Das Dorf Rexingen war bis 1805 im Besitz des Johanniterordens (Sitz eines Komturs) und fiel dann an Württemberg.

1645 nahm der Rat der Reichsstadt Rottweil einen Juden Simeon auf, der angab, vorher in Horb und Rexingen gewohnt zu haben. Ob Simeon länger oder nur vorübergehend in Rexingen ansässig gewesen war, lässt sich nicht feststellen. Zu einer dauernden Niederlassung von Juden kam es hier erst nach dem Dreißigjährigen Krieg. Damals siedelten sich Wolf Pollack und David Buchbinder an, die aus Polen stammten und wahrscheinlich vor den 1649 dort einsetzenden Judenverfolgungen der Kosaken geflüchtet waren. Die Namen der Familien Pressburger und Lemberger, die später zuzogen, deuten ebenfalls auf eine Herkunft aus dem polnisch-slowakischen Raum hin. Dagegen kam die hier vertretene Familie Zürndorfer aus Zirndorf bei Nürnberg. Über die rechtlichen und sozialen Verhältnisse der Rexinger Juden unter dem Johanniterorden ist wenig bekannt. Die Juden mussten Schutzgelder, Abgaben bei Geburt, Verheiratung und Tod, Martini-Gänse usw. entrichten. Der Orden gestattete ihnen den Handel mit Vieh, Leder und Hausierwaren. Auch den Güterhandel durften sie betreiben, doch hatten sie die Grundstücke innerhalb von acht Tagen weiter zu veräußern, da sie sonst der Orden an sich zog. Bis herein ins 19. Jahrhundert lebten die hiesigen Juden in armseligen Verhältnissen. Um 1850 gab es erst wenige wohlhabende jüdische Familien im Ort.
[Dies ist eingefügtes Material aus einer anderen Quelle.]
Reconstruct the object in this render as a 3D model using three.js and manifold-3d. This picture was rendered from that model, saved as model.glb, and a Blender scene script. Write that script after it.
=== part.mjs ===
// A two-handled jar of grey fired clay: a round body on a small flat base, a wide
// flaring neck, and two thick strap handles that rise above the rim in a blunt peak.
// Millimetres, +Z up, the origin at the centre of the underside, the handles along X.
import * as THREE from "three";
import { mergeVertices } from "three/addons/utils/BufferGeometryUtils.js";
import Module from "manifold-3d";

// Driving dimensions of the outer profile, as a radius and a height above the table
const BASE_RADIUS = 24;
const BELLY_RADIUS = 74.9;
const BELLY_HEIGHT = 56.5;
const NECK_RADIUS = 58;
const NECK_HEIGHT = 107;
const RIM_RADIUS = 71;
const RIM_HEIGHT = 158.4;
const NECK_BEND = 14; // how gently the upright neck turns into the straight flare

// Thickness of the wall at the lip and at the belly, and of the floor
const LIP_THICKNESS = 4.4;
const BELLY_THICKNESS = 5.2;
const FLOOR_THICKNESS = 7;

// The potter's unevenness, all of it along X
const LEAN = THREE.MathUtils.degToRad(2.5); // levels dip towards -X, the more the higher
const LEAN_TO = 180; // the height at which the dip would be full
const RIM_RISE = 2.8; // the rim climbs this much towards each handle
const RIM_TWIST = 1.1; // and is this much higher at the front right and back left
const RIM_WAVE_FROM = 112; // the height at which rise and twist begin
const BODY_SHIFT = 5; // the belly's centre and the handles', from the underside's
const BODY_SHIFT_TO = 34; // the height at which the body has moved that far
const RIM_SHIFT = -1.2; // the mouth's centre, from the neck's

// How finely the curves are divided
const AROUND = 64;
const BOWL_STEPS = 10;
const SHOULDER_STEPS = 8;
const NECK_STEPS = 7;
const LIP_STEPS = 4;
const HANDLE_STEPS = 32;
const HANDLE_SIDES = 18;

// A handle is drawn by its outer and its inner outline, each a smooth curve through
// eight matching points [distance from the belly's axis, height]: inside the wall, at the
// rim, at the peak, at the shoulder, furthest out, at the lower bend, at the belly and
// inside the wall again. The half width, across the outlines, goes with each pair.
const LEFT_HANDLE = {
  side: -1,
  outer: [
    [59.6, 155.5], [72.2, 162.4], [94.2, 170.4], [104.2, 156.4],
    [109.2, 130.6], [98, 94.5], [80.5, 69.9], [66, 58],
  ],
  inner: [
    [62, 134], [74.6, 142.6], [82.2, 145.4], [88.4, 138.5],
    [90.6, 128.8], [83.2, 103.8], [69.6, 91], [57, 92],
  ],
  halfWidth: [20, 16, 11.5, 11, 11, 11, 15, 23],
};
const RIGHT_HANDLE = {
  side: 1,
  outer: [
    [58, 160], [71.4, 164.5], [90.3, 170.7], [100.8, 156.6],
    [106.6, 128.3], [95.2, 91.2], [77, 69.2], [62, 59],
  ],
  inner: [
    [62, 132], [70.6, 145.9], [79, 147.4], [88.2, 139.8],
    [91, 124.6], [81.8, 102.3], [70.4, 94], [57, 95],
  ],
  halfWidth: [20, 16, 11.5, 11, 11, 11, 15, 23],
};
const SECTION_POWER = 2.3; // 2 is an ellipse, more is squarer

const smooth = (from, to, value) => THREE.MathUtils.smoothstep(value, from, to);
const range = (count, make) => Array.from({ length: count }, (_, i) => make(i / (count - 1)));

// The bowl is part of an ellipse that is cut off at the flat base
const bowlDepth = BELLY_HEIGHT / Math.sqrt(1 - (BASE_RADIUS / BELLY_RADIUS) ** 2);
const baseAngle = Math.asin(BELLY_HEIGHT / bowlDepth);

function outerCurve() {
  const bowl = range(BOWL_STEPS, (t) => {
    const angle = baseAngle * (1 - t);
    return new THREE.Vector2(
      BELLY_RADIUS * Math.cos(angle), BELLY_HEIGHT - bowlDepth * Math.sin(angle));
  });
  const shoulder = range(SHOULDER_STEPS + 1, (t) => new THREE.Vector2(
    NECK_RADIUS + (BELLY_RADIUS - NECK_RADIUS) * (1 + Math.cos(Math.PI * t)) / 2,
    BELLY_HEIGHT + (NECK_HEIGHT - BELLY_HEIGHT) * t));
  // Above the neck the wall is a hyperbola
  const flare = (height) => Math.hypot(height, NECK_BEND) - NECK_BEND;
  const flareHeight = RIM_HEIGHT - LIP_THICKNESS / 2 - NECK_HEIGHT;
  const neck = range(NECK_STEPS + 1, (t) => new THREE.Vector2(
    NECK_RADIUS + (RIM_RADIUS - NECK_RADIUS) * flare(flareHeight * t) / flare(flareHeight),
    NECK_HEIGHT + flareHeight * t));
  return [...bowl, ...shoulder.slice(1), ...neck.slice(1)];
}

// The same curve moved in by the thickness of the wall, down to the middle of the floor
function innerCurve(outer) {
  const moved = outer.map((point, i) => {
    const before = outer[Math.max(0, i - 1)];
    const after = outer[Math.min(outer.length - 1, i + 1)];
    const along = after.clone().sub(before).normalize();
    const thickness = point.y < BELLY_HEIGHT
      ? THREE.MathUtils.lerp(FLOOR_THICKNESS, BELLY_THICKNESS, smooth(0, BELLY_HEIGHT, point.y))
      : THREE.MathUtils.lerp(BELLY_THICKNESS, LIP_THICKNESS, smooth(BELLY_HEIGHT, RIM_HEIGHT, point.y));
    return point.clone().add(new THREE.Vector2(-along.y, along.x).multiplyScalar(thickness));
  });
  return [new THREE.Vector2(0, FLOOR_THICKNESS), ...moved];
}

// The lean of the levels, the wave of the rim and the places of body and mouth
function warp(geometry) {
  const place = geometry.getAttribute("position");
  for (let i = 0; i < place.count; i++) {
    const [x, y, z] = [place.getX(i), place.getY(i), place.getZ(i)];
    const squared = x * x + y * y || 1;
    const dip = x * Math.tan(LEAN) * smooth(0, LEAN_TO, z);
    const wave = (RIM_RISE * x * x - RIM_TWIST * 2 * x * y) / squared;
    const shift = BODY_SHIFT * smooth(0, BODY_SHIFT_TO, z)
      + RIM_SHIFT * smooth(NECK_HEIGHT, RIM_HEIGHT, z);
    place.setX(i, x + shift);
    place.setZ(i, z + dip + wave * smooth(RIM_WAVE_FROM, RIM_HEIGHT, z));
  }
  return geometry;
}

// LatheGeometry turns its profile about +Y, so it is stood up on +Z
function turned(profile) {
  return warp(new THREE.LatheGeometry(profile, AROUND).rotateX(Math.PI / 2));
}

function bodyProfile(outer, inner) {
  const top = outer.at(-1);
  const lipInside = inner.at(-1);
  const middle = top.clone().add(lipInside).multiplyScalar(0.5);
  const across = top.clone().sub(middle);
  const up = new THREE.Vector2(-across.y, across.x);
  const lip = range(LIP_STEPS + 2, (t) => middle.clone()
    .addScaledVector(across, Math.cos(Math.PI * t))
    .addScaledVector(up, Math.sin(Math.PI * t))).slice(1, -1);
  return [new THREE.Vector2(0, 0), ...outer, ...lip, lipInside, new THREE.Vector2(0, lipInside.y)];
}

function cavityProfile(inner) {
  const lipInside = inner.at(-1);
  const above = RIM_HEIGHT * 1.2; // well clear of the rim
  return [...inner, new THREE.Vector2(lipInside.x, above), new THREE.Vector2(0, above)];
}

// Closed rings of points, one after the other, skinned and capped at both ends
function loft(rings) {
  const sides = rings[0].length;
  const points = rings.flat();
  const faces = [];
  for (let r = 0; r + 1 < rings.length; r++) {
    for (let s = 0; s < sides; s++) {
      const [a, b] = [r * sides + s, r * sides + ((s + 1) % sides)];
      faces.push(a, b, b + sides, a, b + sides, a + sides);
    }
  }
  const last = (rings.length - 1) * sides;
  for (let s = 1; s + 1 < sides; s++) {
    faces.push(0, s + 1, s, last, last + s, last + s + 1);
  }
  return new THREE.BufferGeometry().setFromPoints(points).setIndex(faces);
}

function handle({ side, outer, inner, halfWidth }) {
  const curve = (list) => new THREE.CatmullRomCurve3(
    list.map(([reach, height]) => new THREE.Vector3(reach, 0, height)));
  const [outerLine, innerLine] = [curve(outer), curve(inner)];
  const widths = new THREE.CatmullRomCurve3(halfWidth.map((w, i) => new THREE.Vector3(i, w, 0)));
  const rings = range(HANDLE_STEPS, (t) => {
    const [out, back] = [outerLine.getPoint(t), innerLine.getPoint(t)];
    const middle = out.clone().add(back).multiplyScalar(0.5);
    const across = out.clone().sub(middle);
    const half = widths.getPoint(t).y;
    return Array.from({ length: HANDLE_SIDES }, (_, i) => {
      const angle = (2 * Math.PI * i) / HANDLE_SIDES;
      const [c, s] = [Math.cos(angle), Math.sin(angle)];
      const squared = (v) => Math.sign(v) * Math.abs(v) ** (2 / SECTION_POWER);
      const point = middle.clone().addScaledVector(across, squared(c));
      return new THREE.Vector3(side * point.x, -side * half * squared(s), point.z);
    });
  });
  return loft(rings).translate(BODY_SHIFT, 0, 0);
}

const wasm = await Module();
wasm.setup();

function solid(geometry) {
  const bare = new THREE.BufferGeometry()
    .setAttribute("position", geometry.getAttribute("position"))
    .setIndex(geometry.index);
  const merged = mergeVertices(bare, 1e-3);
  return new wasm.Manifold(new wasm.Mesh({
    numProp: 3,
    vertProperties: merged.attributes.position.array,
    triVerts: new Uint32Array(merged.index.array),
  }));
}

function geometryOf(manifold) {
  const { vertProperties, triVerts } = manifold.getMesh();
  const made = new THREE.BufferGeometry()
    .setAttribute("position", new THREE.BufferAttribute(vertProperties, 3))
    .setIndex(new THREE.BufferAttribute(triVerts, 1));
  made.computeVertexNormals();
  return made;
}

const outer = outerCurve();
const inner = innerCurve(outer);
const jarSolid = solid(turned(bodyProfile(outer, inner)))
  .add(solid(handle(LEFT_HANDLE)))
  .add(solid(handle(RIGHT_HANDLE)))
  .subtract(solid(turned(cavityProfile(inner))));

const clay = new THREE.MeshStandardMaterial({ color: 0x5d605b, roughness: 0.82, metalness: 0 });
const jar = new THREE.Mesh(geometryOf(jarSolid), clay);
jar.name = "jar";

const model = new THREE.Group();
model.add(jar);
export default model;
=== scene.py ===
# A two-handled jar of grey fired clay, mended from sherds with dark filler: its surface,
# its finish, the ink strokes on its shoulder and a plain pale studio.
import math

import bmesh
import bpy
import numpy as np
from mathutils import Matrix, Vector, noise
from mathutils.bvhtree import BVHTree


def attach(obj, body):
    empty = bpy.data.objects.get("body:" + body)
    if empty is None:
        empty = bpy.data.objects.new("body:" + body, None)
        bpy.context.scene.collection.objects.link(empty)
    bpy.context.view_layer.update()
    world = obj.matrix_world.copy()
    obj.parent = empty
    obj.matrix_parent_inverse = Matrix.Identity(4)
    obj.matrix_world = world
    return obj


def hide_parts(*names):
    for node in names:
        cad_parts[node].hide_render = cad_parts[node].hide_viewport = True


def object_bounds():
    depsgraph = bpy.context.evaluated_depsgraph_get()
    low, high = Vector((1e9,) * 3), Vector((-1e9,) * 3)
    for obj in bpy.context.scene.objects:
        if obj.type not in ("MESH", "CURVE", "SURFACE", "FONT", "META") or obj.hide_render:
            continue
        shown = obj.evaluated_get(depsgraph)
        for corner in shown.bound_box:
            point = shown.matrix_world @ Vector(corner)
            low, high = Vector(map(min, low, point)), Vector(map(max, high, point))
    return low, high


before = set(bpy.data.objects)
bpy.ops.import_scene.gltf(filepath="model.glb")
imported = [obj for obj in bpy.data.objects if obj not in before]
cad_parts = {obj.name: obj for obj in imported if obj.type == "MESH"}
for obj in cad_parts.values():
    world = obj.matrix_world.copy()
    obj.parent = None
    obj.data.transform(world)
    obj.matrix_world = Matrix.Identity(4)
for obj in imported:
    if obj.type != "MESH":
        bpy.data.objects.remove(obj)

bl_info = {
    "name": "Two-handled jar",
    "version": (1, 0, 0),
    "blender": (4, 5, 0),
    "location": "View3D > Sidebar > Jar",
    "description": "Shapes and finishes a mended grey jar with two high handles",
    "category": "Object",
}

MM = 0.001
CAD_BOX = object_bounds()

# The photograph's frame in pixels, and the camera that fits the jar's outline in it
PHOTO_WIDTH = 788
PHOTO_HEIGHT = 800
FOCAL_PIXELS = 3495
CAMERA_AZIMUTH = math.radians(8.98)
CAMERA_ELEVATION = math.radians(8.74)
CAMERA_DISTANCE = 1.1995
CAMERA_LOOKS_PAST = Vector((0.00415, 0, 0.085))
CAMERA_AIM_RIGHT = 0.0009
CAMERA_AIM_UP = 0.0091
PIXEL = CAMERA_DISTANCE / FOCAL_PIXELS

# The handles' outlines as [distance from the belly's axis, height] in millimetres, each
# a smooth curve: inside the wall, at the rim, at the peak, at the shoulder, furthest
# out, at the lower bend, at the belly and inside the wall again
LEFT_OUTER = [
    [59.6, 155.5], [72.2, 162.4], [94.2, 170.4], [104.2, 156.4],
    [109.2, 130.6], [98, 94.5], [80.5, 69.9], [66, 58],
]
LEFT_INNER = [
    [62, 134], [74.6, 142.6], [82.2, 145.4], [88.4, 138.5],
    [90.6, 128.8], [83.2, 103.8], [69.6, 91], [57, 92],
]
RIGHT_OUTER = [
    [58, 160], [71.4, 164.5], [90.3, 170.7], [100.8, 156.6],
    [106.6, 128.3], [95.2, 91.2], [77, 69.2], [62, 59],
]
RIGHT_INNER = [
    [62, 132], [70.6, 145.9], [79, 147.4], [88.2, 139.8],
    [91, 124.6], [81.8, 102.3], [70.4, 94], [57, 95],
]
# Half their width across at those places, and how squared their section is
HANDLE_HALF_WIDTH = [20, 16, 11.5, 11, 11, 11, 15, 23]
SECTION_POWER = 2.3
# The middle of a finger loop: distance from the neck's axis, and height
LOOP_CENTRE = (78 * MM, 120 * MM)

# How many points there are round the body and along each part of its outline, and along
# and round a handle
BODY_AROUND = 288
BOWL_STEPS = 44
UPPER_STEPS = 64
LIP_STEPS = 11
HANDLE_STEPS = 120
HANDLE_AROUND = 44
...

Die jüdische Gemeinde erbaute 1710 eine Synagoge und legte 1760 einen Friedhof an. Zuvor waren die Toten auf dem Mühringer Friedhof beigesetzt worden.

Im 19. Jahrhundert machten die Juden lange Zeit mehr als ein Drittel der Gesamteinwohnerschaft des Dorfes aus (1846 37,42 Prozent, 1887 37,44 Prozent). Unter den jüdischen Landgemeinden bildet Rexingen eine Ausnahme. Hier lässt sich keine so starke Zunahme des jüdischen Bevölkerungsteils in der ersten Hälfte des 19. Jahrhunderts beobachten, aber auch kein so rascher Rückgang nach 1860/70 wie in fast allen anderen Dorfgemeinden. Zunahme und Abwanderung hielten sich zwischen 1820 und 1930 in Grenzen. 1830 betrug der Anteil der Juden an der Ortsbevölkerung 33,74 Prozent, 1933 immer noch 28,77 Prozent (die entsprechenden Zahlen für Mühringen und Baisingen: 1830 43,26 bzw. 31,68 Prozent, 1933 7,4 bzw. 12,37 Prozent). Offenbar waren die wirtschaftlichen und sozialen Verhältnisse in Rexingen günstiger als in den benachbarten jüdischen Gemeinden Baisingen, Mühringen und Nordstetten, die sich nach 1850 zunehmend entvölkerten. Zwar waren auch hier die meisten Juden Viehhändler, einige Metzger, Wirte und Inhaber von Gemischtwarengeschäften, aber sie waren doch wohl mehr als anderswo mit dem Land verbunden. Nicht wenige besaßen Grundbesitz, den sie selbst bewirtschafteten. 1807 lebten in Rexingen 240 Juden, 1824 317, 1831 330, 1843 393, 1854 427, 1869 354,  1886 425, 1900 387, 1910 355, 1925 307, 1933 262, 1937 217. Aus dem Ersten Weltkrieg kehrten 14 jüdische Soldaten nicht zurück, unter ihnen der Fliegerleutnant Josef Zürndorfer. Für die 1914 kaum noch 350 Seelen zählende jüdische Gemeinde war dies ein sehr hoher Blutzoll. An der Einweihung des Gefallenen-Ehrenmals auf dem jüdischen Friedhof im November 1920 beteiligte sich die gesamte Einwohnerschaft. Bereits 1848 hatten die Rexinger zum Kommandanten ihrer Bürgerwehr den Juden David Gideon gewählt. Später saßen Juden im Gemeinderat und gehörten dem Männergesangverein an. Ein jüdischer Bürger war zeitweise stellvertretender Bürgermeister.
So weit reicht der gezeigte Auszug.